Impatto in visita a Capodimonte, in una installazione di Francesco Vezzoli, artista considerato “internazionale” (con il termine internazionale, in un globo interconnesso in ogni suo frattale, che pare svuotato di senso, dal momento che non c’è angolo di pianeta che non sia frammento di Babilonia): l’installazione consiste nel trattare depositi e opere del Museo, come fossero ready made, che direziona come stessero dialogando tra loro con lo sguardo, dialogo che l’artista orchestra oltre lo spazio, il tempo e lo stile, alla fine di questo corridoio di sguardi, un autoritratto dell’artista come Apollo che uccide il satiro nel nome della bellezza, e che rivolge lo sguardo allo spettatore.

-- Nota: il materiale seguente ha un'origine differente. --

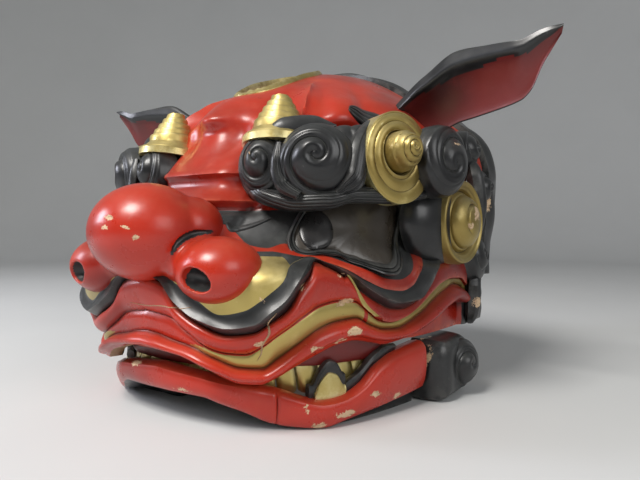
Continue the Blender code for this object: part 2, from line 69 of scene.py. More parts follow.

Questa è arte? Non mi lascio divorare da questo, e non penso bastino sale con colonnati e critica a sostegno, a dispensare elisir di lunga vita artistica a Francesco Vezzoli, che si confronta con il passato, uccidendo il satiro che c’è in me, come tutti i falsi profeti. L’arte contemporanea che nel nome del mercato, si confronta con il passato lo silenzia, photos e banalità in certi artisti sono molto vicini, al punto da non sedurre con il pathos e non irritare con la banalità.
Nel nome di una sua idea del bello, Francesco Vezzoli, uccide il satiro per interesse personale, ma certamente non lavora per l’umanità, i suoi progetti non sono processuali, e non determinano arte e possibile interazione con lo spettatore, non c’è niente d’inaspettato, e quando tutto è certo, non si può essere saldamente creativi, il suo utilizzo del simbolo è insulso, primitivo e primordiale, eppure basterebbe la sua visibilità a fare ragionare su quanto sia fondamentale l’Alta Formazione Artistica dal punto di vista formativo, sociale e relazionale, m’avrebbe sorpreso di più se si fosse ritratto, come Maestro di Scultura, della mai nata (a oggi) pubblica Accademia di Belle Arti di Cagliari.